▶ _Exercise materials_:
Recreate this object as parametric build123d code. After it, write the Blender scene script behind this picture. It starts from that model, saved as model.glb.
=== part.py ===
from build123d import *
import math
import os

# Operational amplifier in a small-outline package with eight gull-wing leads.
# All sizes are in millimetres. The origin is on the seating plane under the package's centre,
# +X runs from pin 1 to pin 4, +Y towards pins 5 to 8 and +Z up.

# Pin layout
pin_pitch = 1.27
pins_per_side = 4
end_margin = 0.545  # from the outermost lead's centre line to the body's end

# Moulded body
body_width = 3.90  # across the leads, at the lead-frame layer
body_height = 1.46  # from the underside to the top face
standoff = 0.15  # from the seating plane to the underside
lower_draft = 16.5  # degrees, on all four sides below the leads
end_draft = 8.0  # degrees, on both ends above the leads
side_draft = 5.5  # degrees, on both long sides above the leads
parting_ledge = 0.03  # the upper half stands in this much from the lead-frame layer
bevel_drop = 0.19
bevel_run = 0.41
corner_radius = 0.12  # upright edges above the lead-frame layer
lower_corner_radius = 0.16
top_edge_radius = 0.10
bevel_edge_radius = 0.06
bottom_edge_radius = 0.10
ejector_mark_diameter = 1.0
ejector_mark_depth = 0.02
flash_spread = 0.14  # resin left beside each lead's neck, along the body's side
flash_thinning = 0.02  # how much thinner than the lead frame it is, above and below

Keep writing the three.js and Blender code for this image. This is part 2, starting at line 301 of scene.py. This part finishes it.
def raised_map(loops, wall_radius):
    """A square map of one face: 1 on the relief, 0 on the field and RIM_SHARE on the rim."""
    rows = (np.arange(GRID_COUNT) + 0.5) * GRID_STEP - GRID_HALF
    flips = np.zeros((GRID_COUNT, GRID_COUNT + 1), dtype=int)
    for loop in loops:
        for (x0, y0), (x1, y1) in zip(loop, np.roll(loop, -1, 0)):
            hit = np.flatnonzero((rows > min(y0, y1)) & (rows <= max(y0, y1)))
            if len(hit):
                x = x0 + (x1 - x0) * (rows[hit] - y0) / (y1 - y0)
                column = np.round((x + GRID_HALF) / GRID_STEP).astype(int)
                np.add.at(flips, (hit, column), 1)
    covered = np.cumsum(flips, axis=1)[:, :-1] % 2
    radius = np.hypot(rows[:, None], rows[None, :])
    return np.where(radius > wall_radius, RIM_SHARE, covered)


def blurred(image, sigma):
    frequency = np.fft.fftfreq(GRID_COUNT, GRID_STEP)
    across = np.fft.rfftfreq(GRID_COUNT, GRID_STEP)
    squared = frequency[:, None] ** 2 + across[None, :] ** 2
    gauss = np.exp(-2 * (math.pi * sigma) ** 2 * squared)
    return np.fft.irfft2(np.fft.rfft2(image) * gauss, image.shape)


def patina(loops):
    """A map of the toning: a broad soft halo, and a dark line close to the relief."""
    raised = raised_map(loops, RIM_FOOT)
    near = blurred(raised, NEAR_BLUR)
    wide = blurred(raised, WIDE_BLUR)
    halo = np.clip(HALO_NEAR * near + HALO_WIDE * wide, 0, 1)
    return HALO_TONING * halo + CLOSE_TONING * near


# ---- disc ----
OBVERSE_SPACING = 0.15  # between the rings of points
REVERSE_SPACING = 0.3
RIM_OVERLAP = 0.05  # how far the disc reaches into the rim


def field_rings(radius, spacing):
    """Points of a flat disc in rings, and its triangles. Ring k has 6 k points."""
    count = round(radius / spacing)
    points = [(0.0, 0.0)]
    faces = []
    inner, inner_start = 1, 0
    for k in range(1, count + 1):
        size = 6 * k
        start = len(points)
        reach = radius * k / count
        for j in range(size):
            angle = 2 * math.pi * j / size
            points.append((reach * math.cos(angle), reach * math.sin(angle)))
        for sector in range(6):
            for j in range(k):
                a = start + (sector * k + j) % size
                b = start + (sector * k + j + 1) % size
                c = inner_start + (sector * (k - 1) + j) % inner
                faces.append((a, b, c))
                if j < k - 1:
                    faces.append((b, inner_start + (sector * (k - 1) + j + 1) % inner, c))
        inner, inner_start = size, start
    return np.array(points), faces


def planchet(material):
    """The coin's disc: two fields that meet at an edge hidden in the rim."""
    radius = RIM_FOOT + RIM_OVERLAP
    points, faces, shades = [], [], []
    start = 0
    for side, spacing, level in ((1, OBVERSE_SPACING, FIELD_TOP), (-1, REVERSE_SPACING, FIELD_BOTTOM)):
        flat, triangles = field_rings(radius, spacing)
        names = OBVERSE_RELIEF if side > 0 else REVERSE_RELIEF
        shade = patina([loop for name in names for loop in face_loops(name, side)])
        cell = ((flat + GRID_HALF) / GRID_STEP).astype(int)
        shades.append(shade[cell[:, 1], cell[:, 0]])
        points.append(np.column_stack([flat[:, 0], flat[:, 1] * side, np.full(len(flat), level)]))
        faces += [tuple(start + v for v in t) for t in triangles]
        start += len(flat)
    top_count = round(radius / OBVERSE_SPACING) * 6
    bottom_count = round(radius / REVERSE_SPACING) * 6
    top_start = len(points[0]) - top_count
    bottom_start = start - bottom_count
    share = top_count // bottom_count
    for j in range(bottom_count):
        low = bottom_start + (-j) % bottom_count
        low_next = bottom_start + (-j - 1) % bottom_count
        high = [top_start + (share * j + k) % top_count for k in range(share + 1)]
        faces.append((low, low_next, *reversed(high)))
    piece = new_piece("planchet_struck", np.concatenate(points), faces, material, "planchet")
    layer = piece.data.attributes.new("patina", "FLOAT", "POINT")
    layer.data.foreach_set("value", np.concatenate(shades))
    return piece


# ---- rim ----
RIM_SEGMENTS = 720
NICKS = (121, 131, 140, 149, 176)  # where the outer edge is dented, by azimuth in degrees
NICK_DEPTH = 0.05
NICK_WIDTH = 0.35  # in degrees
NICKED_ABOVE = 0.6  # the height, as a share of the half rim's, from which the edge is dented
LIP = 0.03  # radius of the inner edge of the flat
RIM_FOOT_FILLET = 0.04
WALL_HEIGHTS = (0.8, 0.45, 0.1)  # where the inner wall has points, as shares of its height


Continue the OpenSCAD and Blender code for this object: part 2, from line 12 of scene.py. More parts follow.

▶ _Task prompt_:
Each record must be repeated exactly as it is.

▶ _The solution_:
Recreate this object as parametric build123d code. After it, write the Blender scene script behind this picture. It starts from that model, saved as model.glb.
=== part.py ===
from build123d import *
import math
import os

# Operational amplifier in a small-outline package with eight gull-wing leads.
# All sizes are in millimetres. The origin is on the seating plane under the package's centre,
# +X runs from pin 1 to pin 4, +Y towards pins 5 to 8 and +Z up.

# Pin layout
pin_pitch = 1.27
pins_per_side = 4
end_margin = 0.545  # from the outermost lead's centre line to the body's end

# Moulded body
body_width = 3.90  # across the leads, at the lead-frame layer
body_height = 1.46  # from the underside to the top face
standoff = 0.15  # from the seating plane to the underside
lower_draft = 16.5  # degrees, on all four sides below the leads
end_draft = 8.0  # degrees, on both ends above the leads
side_draft = 5.5  # degrees, on both long sides above the leads
parting_ledge = 0.03  # the upper half stands in this much from the lead-frame layer
bevel_drop = 0.19
bevel_run = 0.41
corner_radius = 0.12  # upright edges above the lead-frame layer
lower_corner_radius = 0.16
top_edge_radius = 0.10
bevel_edge_radius = 0.06
bottom_edge_radius = 0.10
ejector_mark_diameter = 1.0
ejector_mark_depth = 0.02
flash_spread = 0.14  # resin left beside each lead's neck, along the body's side
flash_thinning = 0.02  # how much thinner than the lead frame it is, above and below

Keep writing the three.js and Blender code for this image. This is part 2, starting at line 301 of scene.py. This part finishes it.
def raised_map(loops, wall_radius):
    """A square map of one face: 1 on the relief, 0 on the field and RIM_SHARE on the rim."""
    rows = (np.arange(GRID_COUNT) + 0.5) * GRID_STEP - GRID_HALF
    flips = np.zeros((GRID_COUNT, GRID_COUNT + 1), dtype=int)
    for loop in loops:
        for (x0, y0), (x1, y1) in zip(loop, np.roll(loop, -1, 0)):
            hit = np.flatnonzero((rows > min(y0, y1)) & (rows <= max(y0, y1)))
            if len(hit):
                x = x0 + (x1 - x0) * (rows[hit] - y0) / (y1 - y0)
                column = np.round((x + GRID_HALF) / GRID_STEP).astype(int)
                np.add.at(flips, (hit, column), 1)
    covered = np.cumsum(flips, axis=1)[:, :-1] % 2
    radius = np.hypot(rows[:, None], rows[None, :])
    return np.where(radius > wall_radius, RIM_SHARE, covered)


def blurred(image, sigma):
    frequency = np.fft.fftfreq(GRID_COUNT, GRID_STEP)
    across = np.fft.rfftfreq(GRID_COUNT, GRID_STEP)
    squared = frequency[:, None] ** 2 + across[None, :] ** 2
    gauss = np.exp(-2 * (math.pi * sigma) ** 2 * squared)
    return np.fft.irfft2(np.fft.rfft2(image) * gauss, image.shape)


def patina(loops):
    """A map of the toning: a broad soft halo, and a dark line close to the relief."""
    raised = raised_map(loops, RIM_FOOT)
    near = blurred(raised, NEAR_BLUR)
    wide = blurred(raised, WIDE_BLUR)
    halo = np.clip(HALO_NEAR * near + HALO_WIDE * wide, 0, 1)
    return HALO_TONING * halo + CLOSE_TONING * near


# ---- disc ----
OBVERSE_SPACING = 0.15  # between the rings of points
REVERSE_SPACING = 0.3
RIM_OVERLAP = 0.05  # how far the disc reaches into the rim


def field_rings(radius, spacing):
    """Points of a flat disc in rings, and its triangles. Ring k has 6 k points."""
    count = round(radius / spacing)
    points = [(0.0, 0.0)]
    faces = []
    inner, inner_start = 1, 0
    for k in range(1, count + 1):
        size = 6 * k
        start = len(points)
        reach = radius * k / count
        for j in range(size):
            angle = 2 * math.pi * j / size
            points.append((reach * math.cos(angle), reach * math.sin(angle)))
        for sector in range(6):
            for j in range(k):
                a = start + (sector * k + j) % size
                b = start + (sector * k + j + 1) % size
                c = inner_start + (sector * (k - 1) + j) % inner
                faces.append((a, b, c))
                if j < k - 1:
                    faces.append((b, inner_start + (sector * (k - 1) + j + 1) % inner, c))
        inner, inner_start = size, start
    return np.array(points), faces


def planchet(material):
    """The coin's disc: two fields that meet at an edge hidden in the rim."""
    radius = RIM_FOOT + RIM_OVERLAP
    points, faces, shades = [], [], []
    start = 0
    for side, spacing, level in ((1, OBVERSE_SPACING, FIELD_TOP), (-1, REVERSE_SPACING, FIELD_BOTTOM)):
        flat, triangles = field_rings(radius, spacing)
        names = OBVERSE_RELIEF if side > 0 else REVERSE_RELIEF
        shade = patina([loop for name in names for loop in face_loops(name, side)])
        cell = ((flat + GRID_HALF) / GRID_STEP).astype(int)
        shades.append(shade[cell[:, 1], cell[:, 0]])
        points.append(np.column_stack([flat[:, 0], flat[:, 1] * side, np.full(len(flat), level)]))
        faces += [tuple(start + v for v in t) for t in triangles]
        start += len(flat)
    top_count = round(radius / OBVERSE_SPACING) * 6
    bottom_count = round(radius / REVERSE_SPACING) * 6
    top_start = len(points[0]) - top_count
    bottom_start = start - bottom_count
    share = top_count // bottom_count
    for j in range(bottom_count):
        low = bottom_start + (-j) % bottom_count
        low_next = bottom_start + (-j - 1) % bottom_count
        high = [top_start + (share * j + k) % top_count for k in range(share + 1)]
        faces.append((low, low_next, *reversed(high)))
    piece = new_piece("planchet_struck", np.concatenate(points), faces, material, "planchet")
    layer = piece.data.attributes.new("patina", "FLOAT", "POINT")
    layer.data.foreach_set("value", np.concatenate(shades))
    return piece


# ---- rim ----
RIM_SEGMENTS = 720
NICKS = (121, 131, 140, 149, 176)  # where the outer edge is dented, by azimuth in degrees
NICK_DEPTH = 0.05
NICK_WIDTH = 0.35  # in degrees
NICKED_ABOVE = 0.6  # the height, as a share of the half rim's, from which the edge is dented
LIP = 0.03  # radius of the inner edge of the flat
RIM_FOOT_FILLET = 0.04
WALL_HEIGHTS = (0.8, 0.45, 0.1)  # where the inner wall has points, as shares of its height


Continue the OpenSCAD and Blender code for this object: part 2, from line 12 of scene.py. More parts follow.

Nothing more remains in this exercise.